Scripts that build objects
****************

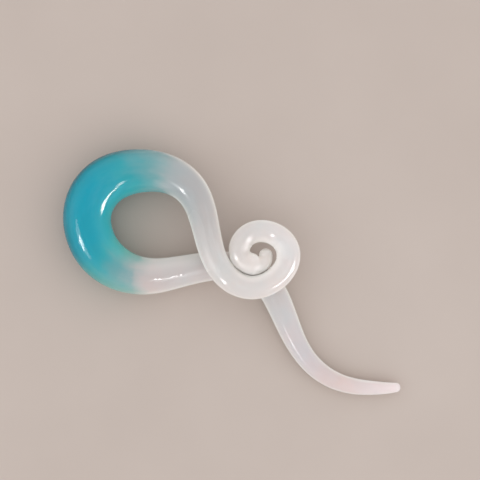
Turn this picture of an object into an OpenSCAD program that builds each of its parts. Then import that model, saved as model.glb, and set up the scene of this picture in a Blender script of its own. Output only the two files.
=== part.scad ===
// Spiral ear taper, lying on a surface: one rod of glass, drawn out thin at its tail,
// bent round through a thick loop, and wound up into a small scroll that lies over
// its own tail. X runs from the loop to the tip of the tail, and Z is up.

/* [Rod] */
// Thickness of the rod at the loop, where a stretched ear lobe sits
gauge = 12; // [9:0.1:12]
// Clearance between the rod beneath and the stem and scroll that lie over it
crossing_gap = 0.4; // [0.2:0.1:2]

/* [Curled end] */
// Distance from the curl's pivot to the middle of the rod, where the curl starts
curl_start = 2.85; // [2.7:0.01:2.9]
// The same distance at the rounded end of the rod
curl_end = 1.62; // [1.5:0.01:1.7]
// Thickness where the curl starts, in percent of twice the distance from the pivot
start_fill = 84; // [70:1:85]
// The same share at the rounded end
end_fill = 90; // [70:1:90]

/* [Surface] */
// Flat sides round the rod
sides = 28; // [12:4:32]
// Rings of the surface from one section of the tables to the next
steps = 5; // [2:1:5]
// Rings in the round of each end
end_rings = 5; // [3:1:8]

/* [Hidden] */

// Columns of the section tables: X and Y place the middle of the rod in millimetres,
// RISE is the height of its underside in percent of the scroll's height, and THICK is
// its thickness in percent of the gauge.
X = 0;
Y = 1;
RISE = 2;
THICK = 3;

// Tail, from its tip to where it goes in under the scroll
tail_rows = [
    [ 46.4,  -9.4,  11,  20],
    [ 41.2, -12.0,   3,  29],
    [ 34.8, -14.2,   0,  35],
    [ 27.7, -14.1,   0,  39],
    [ 20.9, -11.3,   0,  43],
    [ 14.8,  -6.5,   0,  51],
    [  8.9,  -1.6,   0,  56]
];

// Lower limb, under the scroll and the stem to the loop
limb_rows = [
    [  2.6,   1.2,   0,  57],
    [ -3.8,  -0.3,   0,  58],
    [ -9.6,  -3.4,   0,  61],
    [-15.2,  -7.6,   0,  66]
];

// Loop, thickest where it turns back
loop_rows = [
    [-21.1, -11.5,   0,  76],
    [-28.0, -12.9,   0,  87],
    [-34.9, -11.1,   0,  95],
    [-40.1,  -5.9,   0,  98],
    [-41.6,   0.5,   0, 100],
    [-39.4,   6.5,   0,  98],
    [-34.3,  10.8,   5,  90],
    [-28.2,  13.2,  22,  81]
];

// Stem, which climbs from the loop and crosses over the lower limb
stem_rows = [
    [-22.0,  12.9,  46,  71],
    [-17.0,   9.9,  70,  62],
    [-12.8,   5.2,  92,  56],
    [ -8.4,   0.2, 101,  52],
    [ -3.0,  -3.0, 101,  50]
];

// Scroll, round its outer turn and into the inner one
scroll_rows = [
    [  3.0,  -2.7, 100,  48],
    [  7.2,   1.3, 100,  48],
    [  8.4,   6.4, 100,  48],
    [  6.4,  10.2, 100,  48],
    [  2.6,  11.5, 100,  46],
    [ -1.3,  10.5, 100,  45],
    [ -3.6,   7.7, 100,  44],
    [ -3.6,   4.4, 100,  43],
    [ -1.6,   2.6, 100,  42]
];

// Pivot that the end of the rod curls round, the angle where the curl starts, the angle
// that it turns through, and the sections that it is divided into
curl_pivot = [1.4, 5.3];
curl_from = -104;
curl_turn = 138;
curl_sections = 5;

// The curl's distance from its pivot falls with this power of the turn still to go
curl_power = 1.5;

curl_rows = [
    for (i = [0:curl_sections])
        let (
            turned = i / curl_sections,
            angle = curl_from + curl_turn * turned,
            distance = curl_end + (curl_start - curl_end) * pow(1 - turned, curl_power),
            fill = start_fill + (end_fill - start_fill) * turned
        )
        [
            curl_pivot[X] + distance * cos(angle),
            curl_pivot[Y] + distance * sin(angle),
            100,
            2 * distance * fill / gauge
        ]
];

rows = concat(tail_rows, limb_rows, loop_rows, stem_rows, scroll_rows, curl_rows);
last_row = len(rows) - 1;

// Height of the scroll's underside: the thickest rod beneath it, and the gap
limb_share = 58;
scroll_height = gauge * limb_share / 100 + crossing_gap;

// Row n steps beyond the end row a, where the even bend through rows c, b and a leads
function beyond(a, b, c, n) = a + n * (a - b) + n * (n + 1) / 2 * (a - 2 * b + c);

function row(i) =
    i < 0 ? beyond(rows[0], rows[1], rows[2], -i)
    : i > last_row ? beyond(
        rows[last_row], rows[last_row - 1], rows[last_row - 2], i - last_row
    )
    : rows[i];

// Control point i of a smooth cubic spline that passes close to every row
function control(i) = (8 * row(i) - row(i - 1) - row(i + 1)) / 6;

// Section at a place along the table, counted in rows
function section(place) =
    let (
        i = min(floor(place), last_row - 1),
        u = place - i
    )
    (
        pow(1 - u, 3) * control(i - 1)
        + (3 * pow(u, 3) - 6 * pow(u, 2) + 4) * control(i)
        + (-3 * pow(u, 3) + 3 * pow(u, 2) + 3 * u + 1) * control(i + 1)
        + pow(u, 3) * control(i + 2)
    ) / 6;

sections = [for (k = [0:last_row * steps]) section(k / steps)];
last_section = len(sections) - 1;
radii = [for (s = sections) s[THICK] / 100 * gauge / 2];
middles = [
    for (k = [0:last_section])
        [
            sections[k][X],
            sections[k][Y],
            sections[k][RISE] / 100 * scroll_height + radii[k]
        ]
];

function unit(v) = v / norm(v);

// Direction of the rod at section k, from its neighbours
function heading(k) =
    unit(middles[min(k + 1, last_section)] - middles[max(k - 1, 0)]);

// One ring of the surface: points round the middle, square to the heading
function ring(middle, direction, radius) =
    let (
        across = unit(cross([0, 0, 1], direction)),
        upward = cross(direction, across)
    )
    [
        for (j = [0:sides - 1])
            let (angle = 360 * j / sides)
            middle + radius * (cos(angle) * across + sin(angle) * upward)
    ];

// Rings of the round at one end of the rod, where side is -1 at the tail's tip and 1 at
// the curled end
function end_round(k, side) = [
    for (i = [1:end_rings - 1])
        let (angle = side < 0 ? 90 - 90 * i / end_rings : 90 * i / end_rings)
        ring(
            middles[k] + side * radii[k] * sin(angle) * heading(k),
            heading(k),
            radii[k] * cos(angle)
        )
];

rings = concat(
    end_round(0, -1),
    [for (k = [0:last_section]) ring(middles[k], heading(k), radii[k])],
    end_round(last_section, 1)
);
tip = middles[0] - radii[0] * heading(0);
curl_tip = middles[last_section] + radii[last_section] * heading(last_section);
surface_points = concat([for (r = rings) each r], [tip, curl_tip]);

// Middle of the rod's outer box in X and Y, at its lowest point
function lowest(axis) = min([for (p = surface_points) p[axis]]);
function highest(axis) = max([for (p = surface_points) p[axis]]);
box_foot = [(lowest(X) + highest(X)) / 2, (lowest(Y) + highest(Y)) / 2, lowest(2)];

// Number of point j of ring i in surface_points
function point(i, j) = i * sides + j % sides;

ring_count = len(rings);
tip_point = ring_count * sides;
curl_tip_point = tip_point + 1;
surface_faces = concat(
    [
        for (i = [0:ring_count - 2])
            for (j = [0:sides - 1])
                each [
                    [point(i, j), point(i, j + 1), point(i + 1, j + 1)],
                    [point(i, j), point(i + 1, j + 1), point(i + 1, j)]
                ]
    ],
    [for (j = [0:sides - 1]) [tip_point, point(0, j + 1), point(0, j)]],
    [
        for (j = [0:sides - 1])
            [curl_tip_point, point(ring_count - 1, j), point(ring_count - 1, j + 1)]
    ]
);

module spiral_taper() {
    color("paleturquoise")
        translate(-box_foot)
            polyhedron(points = surface_points, faces = surface_faces);
}

spiral_taper();
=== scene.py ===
"""Spiral ear taper in opal glass, lying on a pale floor.

One rod of glass, drawn out thin at its tail, bent round through a thick loop and wound up
into a small scroll over its own tail. The rod's line and thickness come from the same tables
as the solid's, in millimetres. Its surface is worked out here far more finely, and strands
that lie against each other are melted together, as hot glass is.
"""

import math

import bpy
import numpy as np
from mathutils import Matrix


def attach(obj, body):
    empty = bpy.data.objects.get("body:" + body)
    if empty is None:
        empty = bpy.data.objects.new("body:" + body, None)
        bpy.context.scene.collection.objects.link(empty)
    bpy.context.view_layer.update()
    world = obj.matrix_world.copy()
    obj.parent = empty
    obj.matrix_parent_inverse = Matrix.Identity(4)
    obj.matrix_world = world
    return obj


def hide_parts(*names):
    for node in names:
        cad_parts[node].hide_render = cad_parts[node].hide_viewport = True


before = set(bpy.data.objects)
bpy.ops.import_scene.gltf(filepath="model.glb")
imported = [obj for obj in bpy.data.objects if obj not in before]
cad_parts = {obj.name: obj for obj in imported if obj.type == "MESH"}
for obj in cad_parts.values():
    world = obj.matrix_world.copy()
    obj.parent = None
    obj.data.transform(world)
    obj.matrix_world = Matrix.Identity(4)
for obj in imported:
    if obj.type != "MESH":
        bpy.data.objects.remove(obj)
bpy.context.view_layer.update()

MM = 0.001

# The rod's line, in millimetres

# Thickness of the rod at the loop, and the clearance between rods where they cross
GAUGE = 12.0
CROSSING_GAP = 0.4

# The scroll's underside lies over a limb that is this share of the gauge thick
LIMB_SHARE = 0.58
SCROLL_HEIGHT = GAUGE * LIMB_SHARE + CROSSING_GAP

# Columns of the section tables: X and Y of the middle of the rod in millimetres, the height
# of its underside in percent of the scroll's height, and its thickness in percent of GAUGE
X, Y, RISE, THICK = range(4)

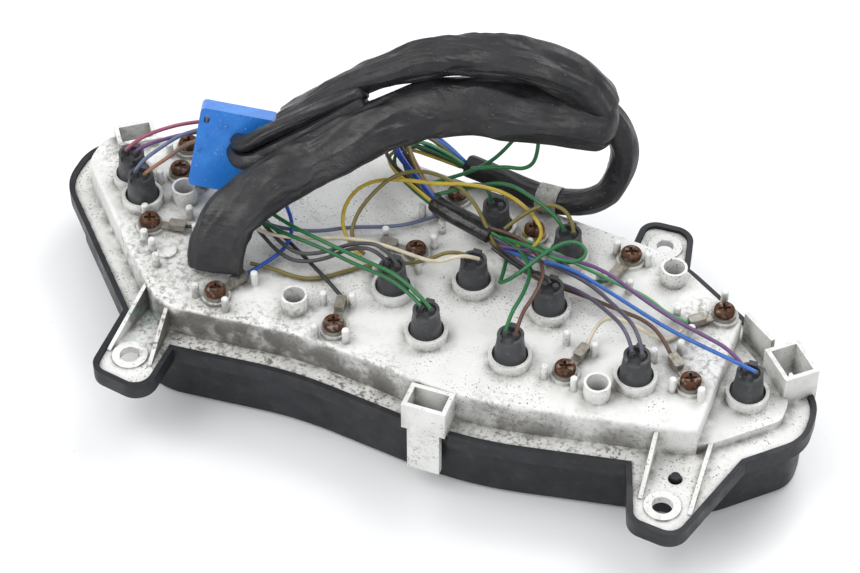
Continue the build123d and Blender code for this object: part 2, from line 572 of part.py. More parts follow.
MOTOR_START = ROW_END + CHEEK + 0.6
with BuildPart() as odometer_motor:
    with BuildSketch(Plane.XY.offset(CARRIER_TOP)):
        with Locations((MOTOR_START + MOTOR / 2, ODOMETER[1])):
            Rectangle(MOTOR, MOTOR)
    extrude(amount=MOTOR)
    add(round_bar(MOTOR_START, MOTOR_START + 6, WHEEL_AXLE + 2 * RUNNING), mode=Mode.SUBTRACT)
save(odometer_motor.part, "odometer_motor")

save(round_bar(ROW_START - CHEEK - 0.4, MOTOR_START + 5, WHEEL_AXLE), "odometer_axle")

for number in range(WHEELS):
    # Wheel 1 turns fastest and sits beside the motor.
    end = ROW_END - number * WHEEL_PITCH - WHEEL_GAP / 2
    bore = WHEEL_AXLE if number == 0 else WHEEL_AXLE + 2 * RUNNING
    with BuildPart() as wheel:
        add(round_bar(end - WHEEL_WIDTH, end, WHEEL_DIAMETER))
        add(round_bar(end - WHEEL_WIDTH, end, bore), mode=Mode.SUBTRACT)
    save(wheel.part, f"odometer_wheel_{number + 1}")

# ---- Circuit boards and brass spacers -----------------------------------------------------------
for name, start, end in (("left_board", -150, BOARD_SPLIT - 0.5), ("right_board", BOARD_SPLIT + 0.5, 108)):
    with BuildPart() as board:
        with BuildSketch(Plane.XY.offset(BOARD_Z)):
            add(outline(0, INNER_INSET))
            with Locations(((start + end) / 2, 0)):
                Rectangle(end - start, 300, mode=Mode.INTERSECT)
        extrude(amount=BOARD)
        extrude(discs(LAMPS, BOARD_Z, COLLAR_BORE), amount=BOARD, mode=Mode.SUBTRACT)
        extrude(discs(WELLS, BOARD_Z, WELL_WIDTH + 2), amount=BOARD, mode=Mode.SUBTRACT)
        extrude(discs(TERMINALS, BOARD_Z, SCREW_WIDTH + FIT), amount=BOARD, mode=Mode.SUBTRACT)
        extrude(socket_plan(LEFT_SOCKET, BOARD_Z, SOCKET_WALL + 1), amount=BOARD, mode=Mode.SUBTRACT)
    save(board.part, name)

with BuildPart() as brass_spacers:
    extrude(discs(TERMINALS, BOARD_Z + BOARD, SPACER_WIDTH), amount=PLATEAU_Z - WALL - BOARD_Z - BOARD)
    extrude(discs(TERMINALS, BOARD_Z, SCREW_WIDTH + 2 * RUNNING), amount=20, mode=Mode.SUBTRACT)
save(brass_spacers.part, "brass_spacers")

# ---- Lamp holders and bulbs ---------------------------------------------------------------------
for number, (x, y) in enumerate(LAMPS):
    foot = roof(number)
    base = HOLDER_BASE / 2
    with BuildPart() as holder:
        with BuildSketch(Plane(origin=(x, y, foot), x_dir=(1, 0, 0), z_dir=(0, -1, 0))):
            with BuildLine():
                Polyline(
                    (0, -6), (LAMP_HOLE / 2 - FIT, -6), (LAMP_HOLE / 2 - FIT, 0), (base, 0), (base, 2),
                    (base - 0.4, 2.4), (HOLDER_TOP / 2, HOLDER_RISE), (0, HOLDER_RISE), close=True,
                )
            make_face()
        revolve(axis=Axis((x, y, 0), (0, 0, 1)))
        extrude(discs([(x, y)], foot + HOLDER_RISE, HOLDER_TOP), amount=2)
        extrude(discs([(x, y)], foot + HOLDER_RISE, HOLDER_TOP - 2.4), amount=2, mode=Mode.SUBTRACT)
        with BuildSketch(Plane.XY.offset(foot + HOLDER_RISE)):
            with Locations((x, y - HOLDER_TOP / 2)):
                Rectangle(5, 4)
        extrude(amount=2, mode=Mode.SUBTRACT)
        with BuildSketch(Plane.XY.offset(foot + HOLDER_RISE)):
            with Locations((x, y + HOLDER_TOP / 2 - 1.2)):
                Rectangle(3.4, 2.4)
        extrude(amount=3)
        stubs = [(x - WIRE_SPLIT, y), (x + WIRE_SPLIT, y)]
        extrude(discs(stubs, foot + HOLDER_RISE, WIRE + 0.8), amount=STUB)
        extrude(discs([(x, y)], foot - 6, BULB + FIT), amount=8, mode=Mode.SUBTRACT)
    save(holder.part, f"lamp_holder_{number + 1}")

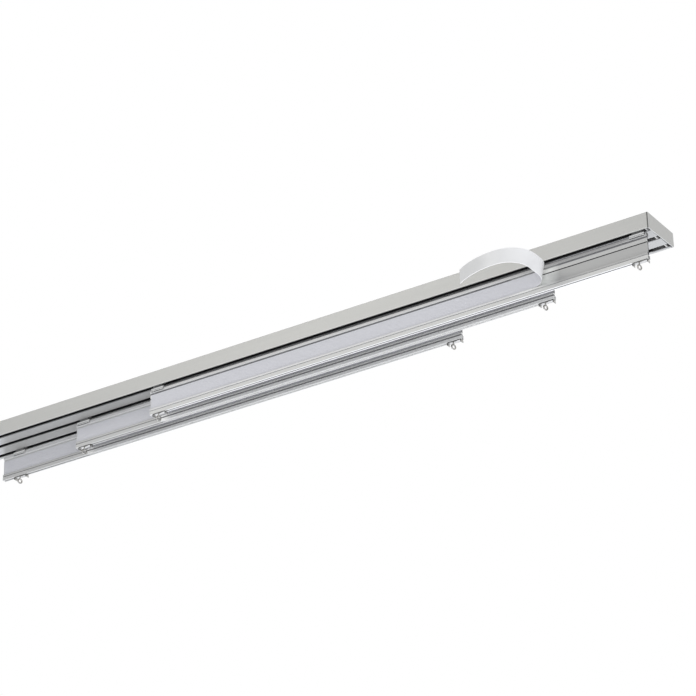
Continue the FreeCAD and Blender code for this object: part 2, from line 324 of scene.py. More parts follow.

****************

> EXERCISE
Begin at the line that has "bpy.data.objects.remove(obj)"; stop after the line that has "X, Y, RISE, THICK = range(4)". Copy every line in that span exactly.

> FULL SOLUTION
        bpy.data.objects.remove(obj)
bpy.context.view_layer.update()

MM = 0.001

# The rod's line, in millimetres

# Thickness of the rod at the loop, and the clearance between rods where they cross
GAUGE = 12.0
CROSSING_GAP = 0.4

# The scroll's underside lies over a limb that is this share of the gauge thick
LIMB_SHARE = 0.58
SCROLL_HEIGHT = GAUGE * LIMB_SHARE + CROSSING_GAP

# Columns of the section tables: X and Y of the middle of the rod in millimetres, the height
# of its underside in percent of the scroll's height, and its thickness in percent of GAUGE
X, Y, RISE, THICK = range(4)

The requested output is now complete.